I guess because I raised the individual who did this. When our children do things, we tend to feel responsible. If your third grader gets a “D” in a class you think, “This is my D, not his D. Why didn’t I help him more?” The same thing, on a grand scale, applies here. I just kept thinking about walking a dog, and while you’re holding the leash, that dog attacks and kills somebody. Well, you were holding the leash. That’s very much what this whole experience has felt like. Dylan was in my care and this happened. Every time I look at a child in a grocery store, I have this jolt of thinking, “Dylan killed somebody’s child, just like that one.” I will never stop thinking about all the people who were harmed. This is never something that’s going to be behind me—and I’ve moved on.

Do you think he had any understanding of that?

No. I believe he was so wrapped up in what was going on inside his head that he wasn’t even able to think beyond himself to how this would affect members of his community, his family or his friends.

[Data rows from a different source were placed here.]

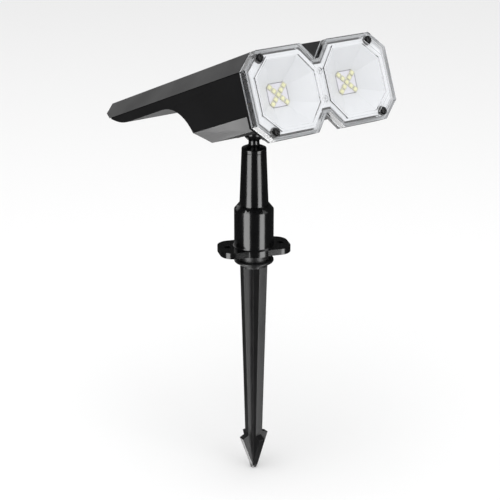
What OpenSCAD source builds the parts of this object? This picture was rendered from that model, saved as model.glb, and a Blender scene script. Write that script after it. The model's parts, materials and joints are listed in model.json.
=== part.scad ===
// Solar garden light: a twin-lens spotlight with a long solar panel on its roof, carried by a
// ball joint on a pole, a screw-down collar and a ground spike.
// Z = 0 is ground level, the underside of the spike's flange. The pole stands on the Z axis and
// the collar's ears point along X.

/* [Head] */
// Width of the head
head_w = 110; // [106:1:116]
// Length of the head from the lens to the tail
head_l = 196.5; // [193:0.5:205]
// Depth of the roof slab under the solar panel
slab_h = 17.7; // [17:0.1:18.5]
// Depth of the front box, behind the lens
box_h = 47.3; // [47:0.1:49]
// Size of the bevels along the top edges
bevel = 11; // [10.5:0.1:11.5]
// Wall thickness of the mouldings
wall = 2.2; // [2:0.1:2.4]
// Face-up tilt of the head as stored
tilt = 22.5; // [0:0.5:35]
// Turn of the head about the pole as stored
turn = 20; // [-60:1:60]

/* [Lens] */
// Height of the lens cover
lens_h = 57; // [56:0.5:59]
// Half width of the notches between the two octagons, at their mouth
notch_w = 10.3; // [9.5:0.1:10.5]
// Half width of the flat at the bottom of a notch
notch_flat = 1.6; // [1:0.1:2]
// Depth of the notches
notch_d = 11; // [10:0.5:12]
// Height of the two raised windows above the cover's rim
window_t = 1.5; // [1:0.1:2]

/* [Solar panel] */
// Width of the panel
panel_w = 84; // [80:0.5:84]
// Length of the panel
panel_l = 162; // [154:0.5:162]
// Rows of cells in each of the two columns
cell_rows = 11; // [6:1:14]

/* [Stand] */
// Height of the ball above the ground
ball_z = 95.5; // [94:0.5:110]
// Radius of the ball
ball_r = 7.7; // [7.5:0.1:7.9]
// Outer radius of the collar
collar_r = 13.85; // [13.5:0.05:14]
// Distance between the two ear holes
ear_spacing = 38; // [37.5:0.5:39]
// Radius of the ear holes
ear_hole_r = 2.25; // [1.8:0.05:2.4]
// Length of the spike below the ground
spike_l = 165; // [150:1:190]

/* [Hidden] */
$fn = 64;
fit = 0.05;                 // radial gap of a running fit
gap = 0.15;                 // gap between faces that only face each other

// The head's own frame: X across, Y back from the lens, Z up, with the roof at Z = 0
lens_t = 7;                 // the housing starts this far behind the cover's rim
gasket_t = 0.6;
box_bevel = 8.8;            // height of its lower side bevels
groove_w = 4;               // half width of the groove under it
groove_d = 5;
cove_r = 35;                // round cove between the box and the slab
cove_y = 108;               // where it meets the slab
box_l = cove_y - sqrt(pow(cove_r, 2) - pow(slab_h + cove_r - box_h, 2));
tail_r = 52;                // arc of the tail's underside
tail_turn = 22;             // slope at which it runs out to the rear edge
tail_y = head_l - 38;       // where the tail starts to curve up
split_z = -bevel;           // parting plane of the two housing shells
seal_t = 0.5;
floor_z = wall - slab_h;    // inside of the slab's floor
ball_y = 88.3;              // ball centre
ball_h = -43.8;

// Solar panel, from the top down
panel_y = 26.6;
glass_top = -0.3;
glass_t = 1.2;
cell_t = 0.3;
panel_board_t = 1.6;
cell_z = glass_top - glass_t - cell_t;
panel_z = cell_z - panel_board_t;
panel_edge = 1.5;           // bare margin around the cells
column_gap = 3.6;           // bare strip between the two columns
row_gap = 1.2;
ledge = 3.5;                // the panel rests on a ledge this wide
tray_t = 2;

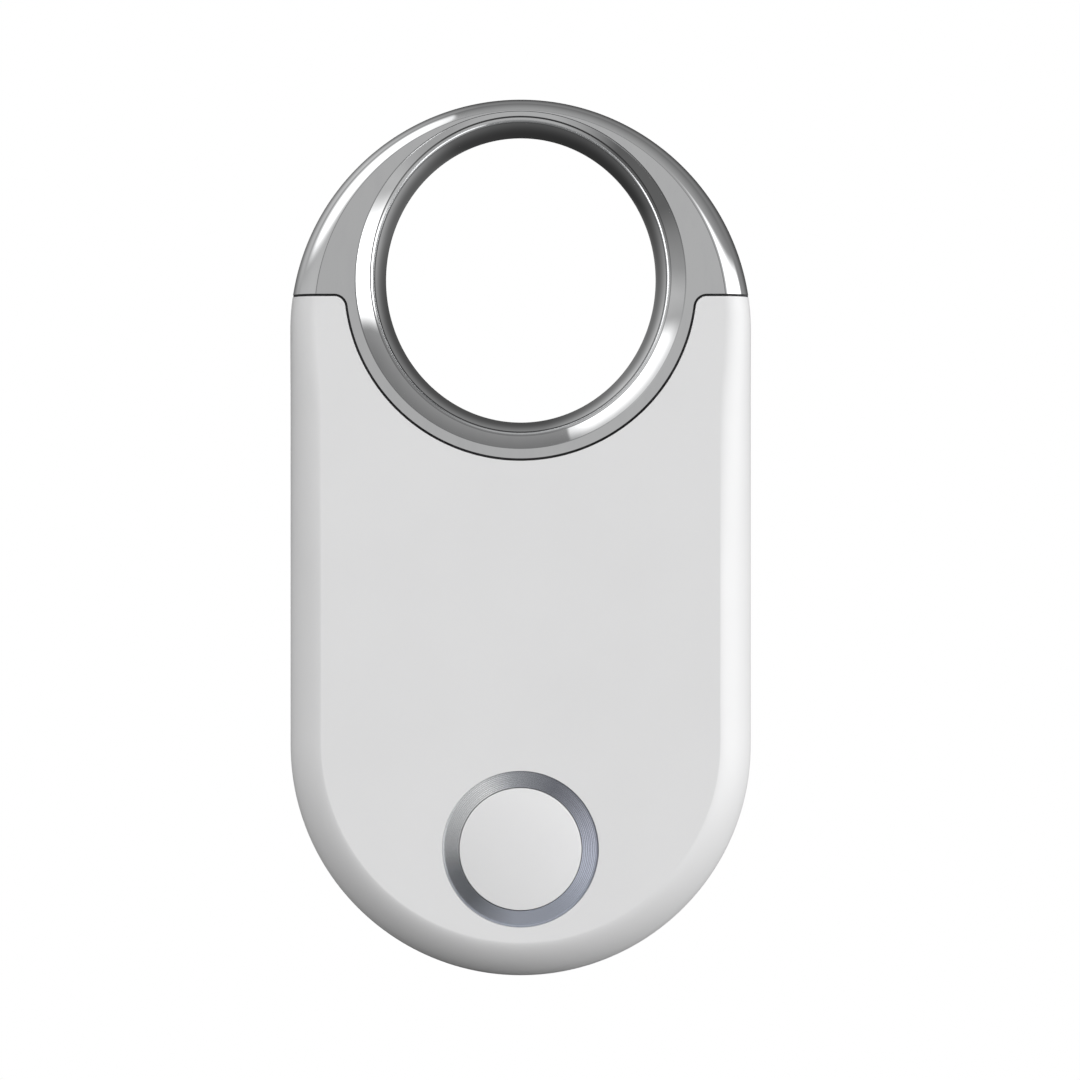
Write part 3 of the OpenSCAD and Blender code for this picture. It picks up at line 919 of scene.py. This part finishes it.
def block(across: Point, along: Point, heights: Point) -> Form:
    """A plain block between two values on each axis."""
    pen = Pen((across[0], along[0])).line((across[1], along[0])).line((across[1], along[1]))
    return pen.line((across[0], along[1])).line((across[0], along[0])).raised(*heights)


# ---------------------------------------------------------------- sub-assemblies


@dataclass
class Tongues:
    """Where the loop's two tongues and their lugs lie, which the case makes room for."""

    outline: TagOutline
    wall: float = 1.2
    face: float = 1.0
    play: float = 0.1
    size: Point = (1.4, 2.2)
    lug_r: float = 1.9
    bore: float = 0.8

    def __post_init__(self) -> None:
        """Work the places out from the seam and the side wall."""
        shape = self.outline
        self.lug_x = shape.half_w - self.wall - 2 * self.play - self.lug_r
        reach = shape.seam_r + shape.gap / 2 + self.face + self.play + self.lug_r
        self.lug_y = shape.seam_y - math.sqrt(reach ** 2 - self.lug_x ** 2)
        above = shape.shoulder_y - shape.gap / 2 - self.face - shape.arc_y
        inner = math.sqrt((shape.half_w - self.wall) ** 2 - max(above, 0) ** 2)
        self.bar_x = inner - self.play - self.size[0] / 2
        middle, half = shape.thick / 2, self.size[1] / 2
        self.heights = (middle - half, middle + half)

    def limbs(self) -> List[Form]:
        """The bars and eyes of both sides.

        Returns:
            Two closed forms for each side.
        """
        made = []
        for side in (-1, 1):
            middle, half = side * self.bar_x, self.size[0] / 2
            made.append(block((middle - half, middle + half),
                              (self.lug_y, self.outline.shoulder_y + 1), self.heights))
            low, high = self.heights
            eye = [(self.bore, low), (self.lug_r, low), (self.lug_r, high), (self.bore, high)]
            made.append(Form.turned(eye, (side * self.lug_x, self.lug_y), 64))
        return made

    def windows(self) -> List[Form]:
        """Cutters for the openings in the case that the tongues pass.

        Returns:
            A closed form for each side.
        """
        low, high = self.heights
        half, top = self.size[0] / 2 + self.play, self.outline.shoulder_y + 1
        return [block((side * self.bar_x - half, side * self.bar_x + half),
                      (top - self.face - 2, top), (low - self.play, high + self.play))
                for side in (-1, 1)]


@dataclass
class Loop:
    """The metal end piece with the key-ring hole."""

    outline: TagOutline
    tongues: Tongues

    def build(self) -> None:
        """Model the loop with the tongues that hold it in the case."""
        shape = self.outline
        ring = shape.half().doubled(shape.thick / 2).combined(
            Cut.SHARED, [shape.loop_side(-shape.gap / 2)])
        Piece("loop_polished", ring.joined(self.tongues.limbs()), MIRROR, "case", "loop",
              "polished_metal", 20).place()
        # a black strip in the seam, standing in for the shade in its gap
        gasket = shape.gasket(shape.gap - 0.005, 0.45, self.tongues.heights[1] + 0.2)
        Piece("seam_shade_strip", gasket, RUBBER, "case", "seam_gasket", "seal_rubber").place()


@dataclass
class Case:
    """The front and rear shells."""

    outline: TagOutline
    tongues: Tongues
    trim_r: float = 5.07
    trim_floor: float = 7.35
    ledge_r: float = 4.35
    well_r: float = 10.3
    seat_r: float = 11.5
    seat_z: float = 0.52
    well_wall: float = 1.2
    well_top: float = 5.18
    notch: Tuple[float, float, float] = (5.0, 1.2, 0.75)   # width, radius, depth

    def build(self, button: Point, cell: Point) -> None:
        """Model both shells.

        Args:
            button: the button's middle.
            cell: the coin cell's middle.
        """
        shape = self.outline
        middle, top = shape.thick / 2, shape.thick
        # the cutters end at different heights, so that none of their faces coincide
        wall, face = self.tongues.wall, self.tongues.face
        seam = shape.loop_side(shape.gap / 2)
        bay = shape.loop_side(shape.gap / 2 + face, -6, 16)
        upper = shape.room(wall, middle - 1, top - face).combined(Cut.AWAY, [bay])
        lower = shape.room(wall, face, middle + 1).combined(Cut.AWAY, [bay])
        windows = self.tongues.windows()
        front = shape.half().combined(Cut.AWAY, [
            seam, upper, *windows, post(button, self.ledge_r, middle, top + 1),
            post(button, self.trim_r, self.trim_floor, top + 1, 192)])
        Piece("front_shell_white", front, WHITE, "case", "front_shell", "shell_plastic").place()
        width, radius, depth = self.notch
        scoop = Form()
        bmesh.ops.create_cone(scoop.bm, cap_ends=True, segments=96, radius1=radius,
                              radius2=radius, depth=width,
                              matrix=Matrix.Translation((0, cell[1] - self.seat_r + 0.2,
                                                         depth - radius))
                              @ Matrix.Rotation(math.pi / 2, 4, "Y"))
        rear = shape.half().flipped(middle).combined(Cut.AWAY, [
            seam, lower, *windows, post(cell, self.seat_r, -1, self.seat_z, 192),
            post(cell, self.well_r, -2, middle + 1, 192), scoop.tidied()])
        well = Form.turned([(self.well_r, self.seat_z), (self.well_r + self.well_wall, self.seat_z),
                            (self.well_r + self.well_wall, self.well_top),
                            (self.well_r, self.well_top)], cell, 192)
        Piece("rear_shell_white", rear.joined([well]), WHITE, "case", "rear_shell",
              "shell_plastic").place()


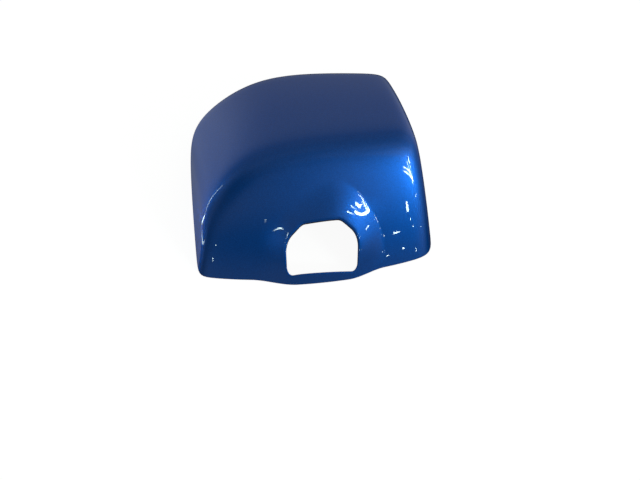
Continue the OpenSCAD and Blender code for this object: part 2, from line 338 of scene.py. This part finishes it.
def at_marks(values, marks):
    """Values between the even stations of the outline."""
    low = np.floor(marks).astype(int)
    t = (marks - low)[:, None]
    return values[low % len(values)] * (1 - t) + values[(low + 1) % len(values)] * t


rim_out, hole_out, marks = face(0)
rim_in, hole_in, marks = face(WALL, marks)
every = np.concatenate(mesh.points)

# Opening: rounded outer lip with the paint thinning out over it, upright cut, rounded inner corner
xy = at_marks(edge_xy, marks)
top, under = on_plan(xy, 0), on_plan(xy, WALL)
row = hole_out
lip = top - np.array([0, 0, LIP_R])
for i, points in enumerate(bend(every[hole_out], top, lip, LIP_STEPS) + [lip]):
    new = mesh.loop(points)
    mesh.band(row, new, PAINT if i < LIP_PAINTED else PLASTIC)
    row = new
drop = np.array([0, 0, EDGE_R])
for points in [under + drop] + bend(under + drop, under, every[hole_in]):
    new = mesh.loop(points)
    mesh.band(row, new, PLASTIC)
    row = new
mesh.band(row, hole_in, PLASTIC)

# Rim: rounded corners with a flat between them, in the plane z = 0
outer, inner = every[rim_out], every[rim_in]
across = inner - outer
across[:, 2] = 0
across /= np.linalg.norm(across, axis=1, keepdims=True)
down = np.array([0, 0, EDGE_R])
rows = bend(outer, outer - down, outer - down + across * EDGE_R) + [outer - down + across * EDGE_R]
rows += [inner - down - across * EDGE_R] + bend(inner - down - across * EDGE_R, inner - down, inner)
row = rim_out
for i, points in enumerate(rows):
    new = mesh.loop(points)
    mesh.band(row, new, PAINT if i < ROUND_STEPS - 1 else PLASTIC)
    row = new
mesh.band(row, rim_in, PLASTIC)

# The CAD part's middle, read on the same 120 meridians
RIM = cast(np.array([MID_X, MID_Y, 0.0]), direction(0.0, turns[::3]), 0)
SHIFT = (RIM.min(0) + RIM.max(0)) / 2


def crest_y(x):
    """Y of the crown's top line at one x."""
    low, high = CREST_LOW, CREST_HIGH
    for _ in range(CREST_STEPS):
        third = (high - low) / 3
        if roof(x, low + third) > roof(x, high - third):
            high -= third
        else:
            low += third
    return (low + high) / 2


def lathe(x, y, profile, steps=48):
    """A turned feature from rows of radius and height, closed at its lower end."""
    angle = 2 * math.pi * np.arange(steps) / steps
    rows = [
        mesh.loop(np.column_stack([x + r * np.cos(angle), y + r * np.sin(angle), np.full(steps, z)]))
        for r, z in profile
    ]
    for a, b in zip(rows, rows[1:]):
        mesh.band(a, b, PLASTIC)


for x in (INNER_X - PEG_X, INNER_X + PEG_X):
    y = crest_y(x)
    foot = float(roof(x, y)) - BOSS_L
    tip = foot - PEG_L
    lathe(x, y, [
        (TINY, tip),
        (PEG_R - PEG_ROUND, tip),
        (PEG_R - PEG_ROUND_IN, tip + PEG_ROUND_UP),
        (PEG_R, tip + PEG_ROUND),
        (PEG_R, foot - TINY),
        (PEG_R, foot),
        (BOSS_R - BOSS_ROUND, foot),
        (BOSS_R - BOSS_ROUND_BY, foot + BOSS_ROUND_BY),
        (BOSS_R, foot + BOSS_ROUND),
        (BOSS_R, foot + BOSS_L + BOSS_SUNK),
    ])


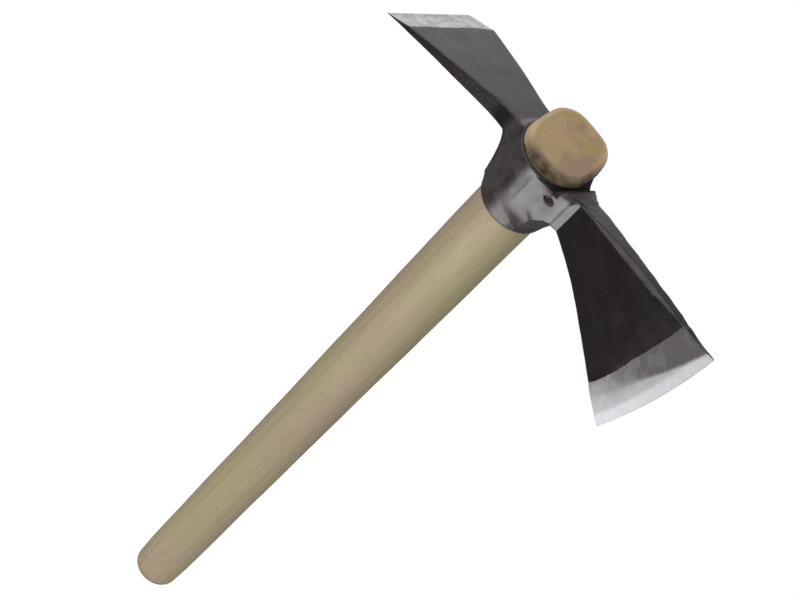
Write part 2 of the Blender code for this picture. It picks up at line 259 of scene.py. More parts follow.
# The sawn face took up oil in patches. Its flank is painted with light and shade: lighter on the side away
# from the neck, and nearly black toward the neck, where shade falls between the wood and the neck.
# The butt's broken edge is darker towards the bottom.
sideways = vector(tree, "DOT_PRODUCT", place, (9.0, 6.0, 0), gives="Value")
patches = plus(tree, noise(tree, place, (70, 70, 50), detail=1.5), sideways)
oiled = blend(tree, span(tree, patches, 0.36, 0.60), (0.290, 0.222, 0.082, 1), (0.245, 0.160, 0.108, 1))
dry = span(tree, noise(tree, place, (95, 95, 70), detail=2), 0.42, 0.66)
oiled = blend(tree, dry, oiled, (0.330, 0.232, 0.128, 1))
colour = blend(tree, times(tree, face, 0.90), colour, oiled)
towards_neck = vector(tree, "DOT_PRODUCT", place, (0.88, -0.47, 0), gives="Value")
# Painted light and shade on the flank: pale away from the neck, near black toward it, in patches.
painted_flank_shading = blend(tree, span(tree, towards_neck, -0.004, 0.012),
              (0.520, 0.370, 0.235, 1), (0.034, 0.020, 0.012, 1))
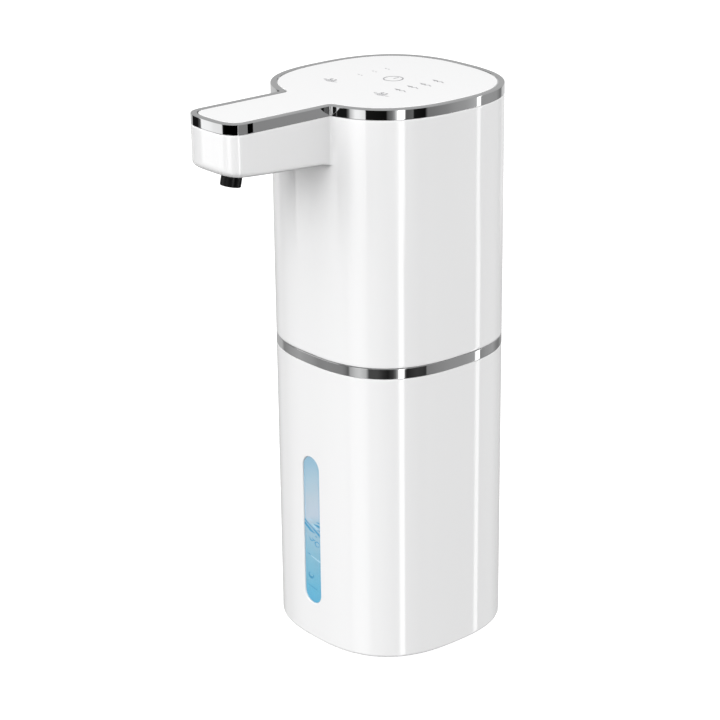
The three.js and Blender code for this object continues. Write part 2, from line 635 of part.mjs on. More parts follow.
function buildMotor(pump) {
  const can = cut(
    rod(MOTOR_RADIUS, MOTOR_BOTTOM, MOTOR_TOP, 0, 0, 24),
    rod(MOTOR_RADIUS - 1, MOTOR_BOTTOM + 1.2, MOTOR_TOP + PAST, 0, 0, 24),
    rod(2.4, MOTOR_BOTTOM - PAST, MOTOR_BOTTOM + 2),
  );
  piece(pump, "motor_can", can, zincSteel);
  const endcap = cut(
    rod(11.8, MOTOR_TOP + GAP, 181.2, 0, 0, 24),
    rod(SHAFT_RADIUS + 0.5, MOTOR_TOP, 180.4, 0, 0, 12),
  );
  piece(pump, "motor_endcap", endcap, blackPlastic);
  const magnet = cut(
    rod(10.9, MAGNET_BOTTOM, MAGNET_TOP, 0, 0, 24),
    rod(8.7, MAGNET_BOTTOM - PAST, MAGNET_TOP + PAST, 0, 0, 24),
    box([-12, -5, MAGNET_BOTTOM - PAST], [12, 12, MAGNET_TOP + PAST]),
  );
  piece(pump, "motor_magnet_1", magnet, magnetGrey);
  piece(pump, "motor_magnet_2", magnet, magnetGrey).rotation.z = Math.PI;
  const [coreBottom, coreTop] = [MAGNET_BOTTOM + 1, MAGNET_TOP - 1];
  const slots = spokes.map((turn) =>
    box([3, -1, coreBottom - PAST], [9, 1, coreTop + PAST]).rotate([0, 0, turn]));
  const core = cut(
    rod(8, coreBottom, coreTop, 0, 0, 24),
    rod(SHAFT_RADIUS + GAP, coreBottom - PAST, coreTop + PAST, 0, 0, 14),
    ...slots,
  );
  piece(pump, "armature", core, ironCore);
}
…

On the tapes [Dylan and Eric] were speaking to the world and saying, “This wasn’t our parents’ fault, they don’t know anything about it”—as if that would make everything okay and get everybody off our backs. I’ve talked with people who’ve attempted suicide and survived, and one of the things they’ve made very clear is that at that moment, when you are preparing to die, you are in so much pain, you’re not thinking of other people. It’s like a horse is standing on your foot and your reaction is just, “Get this off of me!”

Our job as parents is to let our children go, but you’ve been excavating your son’s life for years now.

It’s very odd but I really feel Dylan is sort of this invisible child that I carry with me always. Working on this book, year after year, it’s made me feel closer to him and given me the opportunity to keep him alive in a way.

What’s one of your favourite memories of him?

His whole childhood to me was this golden blur of cuddliness, and precociousness, and giggliness. Oh my gosh, I remember one time we were traveling and we stopped at a hotel after being in the car all day, so he was very rambunctious. In the hotel room there were two beds, and he started jumping on them like a frog. He jumped on one and went “Ribbit, ribbit” then jumped to the next, “Ribbit, ribbit”—he was so adorable, so funny. I could keep you here all day telling you things I remember.

Do you ever allow yourself to daydream about what Dylan would be doing if he were still alive?

All the time. I try not to so much anymore, but I do sometimes think of him as a young married man with a career that he’s trying to build, and maybe a child. Someone who’d be with us on holidays, and I’d go over and babysit—simple little dreams, nothing grandiose.

Do you still think of yourself as a good mother?

I almost hate to answer that question because I’m sure that if I say that I do, it will be uproariously funny to some people. But I think in most ways I was a good mother. I did everything I knew how to do, I made a sincere effort, and I guess that’s about all we can say.